Boy was I wrong. I couldn’t find any reasonable-sounding examples of those particular recordings on-line, but you can get a good sense of the flavor from this (that’s Stoker on the higher tenor lead):

The Jordanaires “Working on the Building” (Television performance)

I wouldn’t want to give up what was gained when this sort of thing was (mostly) set aside.
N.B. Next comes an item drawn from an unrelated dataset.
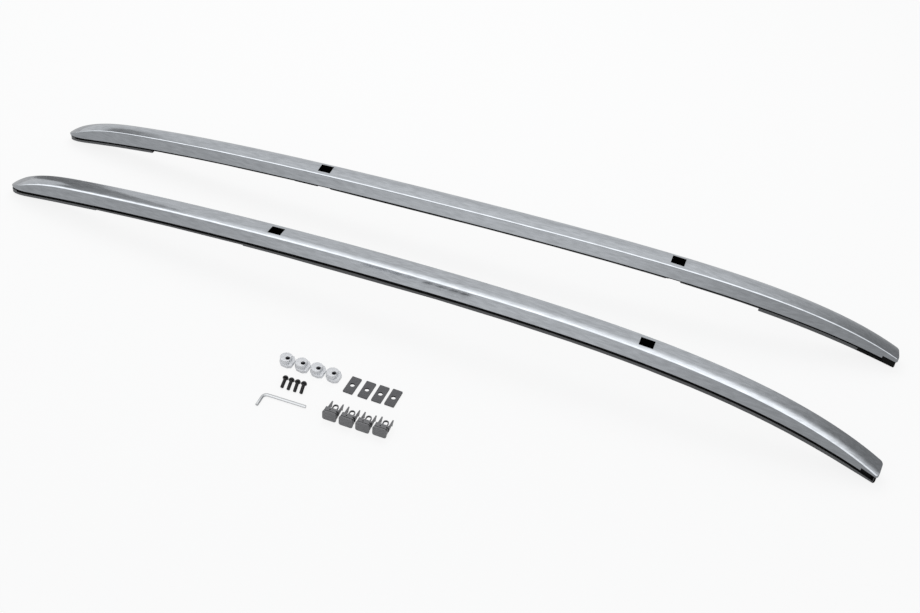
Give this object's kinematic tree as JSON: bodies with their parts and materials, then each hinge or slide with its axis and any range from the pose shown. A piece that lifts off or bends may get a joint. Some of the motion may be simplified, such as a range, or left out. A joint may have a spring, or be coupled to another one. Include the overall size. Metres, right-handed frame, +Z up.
{
  "type": "roof side rail pair",
  "caption": "Two arched hollow aluminium rails for a car roof, with feet, seals and fixing windows, set out with their nuts, screws, pads, window covers and hex key.",
  "frame": {"origin": "on the surface that the pair stands on, under the middle of the whole layout", "axes": "+X to the front end of the rails, +Y to the left of the car, +Z up"},
  "size_m": [1.6872, 0.589, 0.1176],
  "materials": {
    "satin_aluminium": "satin anodised",
    "foot_plastic": "fine moulded texture",
    "seal_rubber": "dull extruded",
    "nut_metal": "tumbled casting",
    "pad_rubber": "dull cut sheet",
    "screw_steel": "black coated",
    "cover_plastic": "grained moulding",
    "key_steel": "bright plated"
  },
  "bodies": {
    "root": {"right_rail_body": "satin_aluminium", "right_rear_foot": "foot_plastic", "right_rear_seal": "seal_rubber", "right_front_seal": "seal_rubber", "right_front_foot": "foot_plastic", "left_rail_body": "satin_aluminium", "left_rear_foot": "foot_plastic", "left_rear_seal": "seal_rubber", "left_front_seal": "seal_rubber", "left_front_foot": "foot_plastic", "spacer_nut_1": "nut_metal", "seal_pad_1": "pad_rubber", "fixing_screw_1": "screw_steel", "window_cover_1": "cover_plastic", "spacer_nut_2": "nut_metal", "seal_pad_2": "pad_rubber", "fixing_screw_2": "screw_steel", "window_cover_2": "cover_plastic", "spacer_nut_3": "nut_metal", "seal_pad_3": "pad_rubber", "fixing_screw_3": "screw_steel", "window_cover_3": "cover_plastic", "spacer_nut_4": "nut_metal", "seal_pad_4": "pad_rubber", "fixing_screw_4": "screw_steel", "window_cover_4": "cover_plastic", "hex_key": "key_steel"}
  },
  "joints": []
}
Not the revolution I wouldn’t!

But those who would make up their own minds owe it to themselves to somehow track down (by what means God only knows) their early fifties version of “You Better Run” (not sure where Stoker featured at that point, but he was certainly a member) which calls for a quiet room after midnight whilst rocking at least as hard as anything happening in doo-wop at the time…and points to roads never quite taken, even by Elvis.

Though, naturally, they did just fine by him as well:

Elvis Presley and the Jordanaires “Peace in the Valley” (Live Television Performance)

And, of course–when it came to backing rock and rollers of the first rank–they never lost it:

Rick Nelson and the Jordanaires “Lonesome Town” (Live Television Performance)

Elvis? Ricky? Gordon?

Gonna be a helluva reunion somewhere! (and hey, I left off Don Gibson and Patsy Cline and….well, you know, all those others.)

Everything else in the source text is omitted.